Like most festivals of this kind, Bandits-Mages includes events that are part of the official programme, but which examine the nature of festivals as institutions. Usually this involves questioning the way in which a festival throws entirely disparate works together, arranges them in time sequences and forces them to be associated with certain venues. In the best cases, it will produce something resembling communication between participants in the festival, and ideally even between artists and the public. In Bourges, Frank Luesing and Paul O'Neill successfully achieved this by very simple means. Their contribution to the festival was entitled I like reviewing in my car, It's not much but we get far (1997). They hired a car and invited visitors could take a trip in the car throughout the four days of the festival. The artists sat in front, with a maximum of two passengers in the back. The journey always started and finished in the inner courtyard of the art college, but the passengers were required to fix the route and the duration of the journey, answering the question of whether to turn left or right at every junction. A video camera installed behind the windscreen could also be switched on and off at the passengers' request, its microphone picking up the music from the tape deck (passengers had to bring a cassette with their favourite in-car music) and the occupants' conversation. At the end of the journey a form had to be filled in on which the names of the passengers, the titles of the music, the route (this produced attractive-sounding sets of French street names) and a short assessment of the journey were entered. Then a Polaroid photograph of the passengers standing in front of the car was stuck to the form.
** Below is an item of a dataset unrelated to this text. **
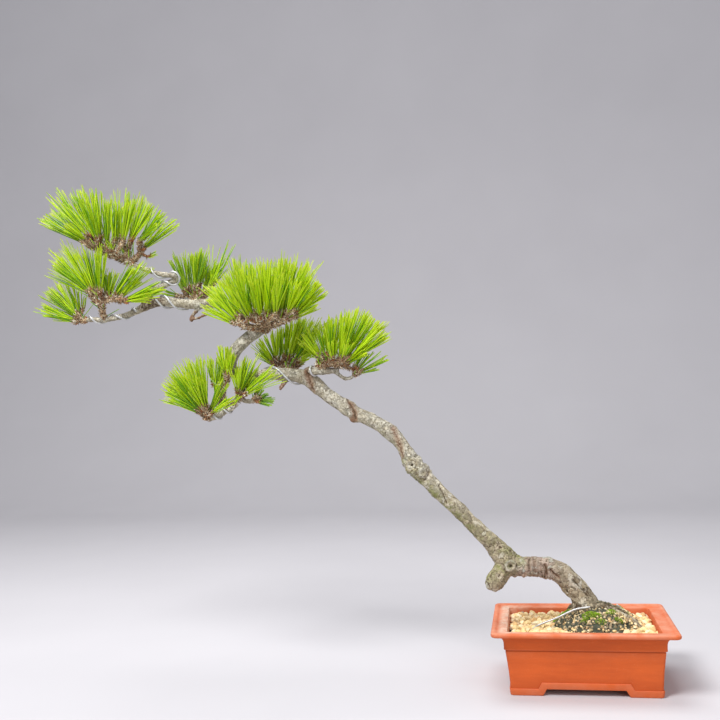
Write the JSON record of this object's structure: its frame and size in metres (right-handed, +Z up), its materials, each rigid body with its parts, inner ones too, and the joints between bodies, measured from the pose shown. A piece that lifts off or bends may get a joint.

The second piece of the work comprised a simple video installation. Behind the glazed entrance to the Maison de la Culture was a video monitor facing outwards showing the video clips that the passengers' choices and conversation had produced. An external loudspeaker played the sound track from the clips (the music, the conversations, the noises heard on the journey). The films were screened after dark and you could see them flickering and hear their soundtrack from a distance. When you got closer you could study the filled-in questionnaires, which were placed by the monitor. In this way, according to your knowledge of music or local geography, it was possible to connect the people in the photographs with the clips they had filmed. But this was not the only attraction. The films being shown had one strange characteristic. The journeys were actually quite monotonous: the camera always showed the same streets, junctions and facades - everyday pictorial material. But in conjunction with the recorded music they acquired a new effect, which was anything but mundane. For example, when accompanied by a Mahler Adagio the scenes in the old town acquired a dramatic and Western atmosphere; a speedy trip through the green surrounding countryside became a stimulating experience when linked with Kruder & Dorfmeister's soft drum'n'bass mix.

There were other striking aspects. The images produced by the fixed camera from the travelling car were reminiscent of James Stewart's car searches through San Francisco in Hitchcock's Vertigo. Passers-by filmed by chance on pavements or crossing the road thus became leading actors, objects of a deliberate search. This was further reinforced by the conversations in the car, which were often indistinct. It was impossible for the viewer to avoid the responsibility of charging the randomly filmed images with significance. You saw and heard a conglomerate of visual and audio material that had been compiled by chance, but was still staged to an extent: as the product of artistic work with no particular result in mind. The work of Luesing and O'Neill, artists from Hamburg and Dublin who met while on a scholarship to Poland, was aimed particularly at an entirely new approach to the car, something that Luesing, as a member of the Hamburg Autogruppo art project, had been pursuing for some time. As the means of transport to blame for dying forests and constantly rising traffic accident fatality figures, the attractiveness of the car can only be explained by the psychology that is inherent in it. This notion was developed in Bourges and resulted in the achievement of some extraordinary work.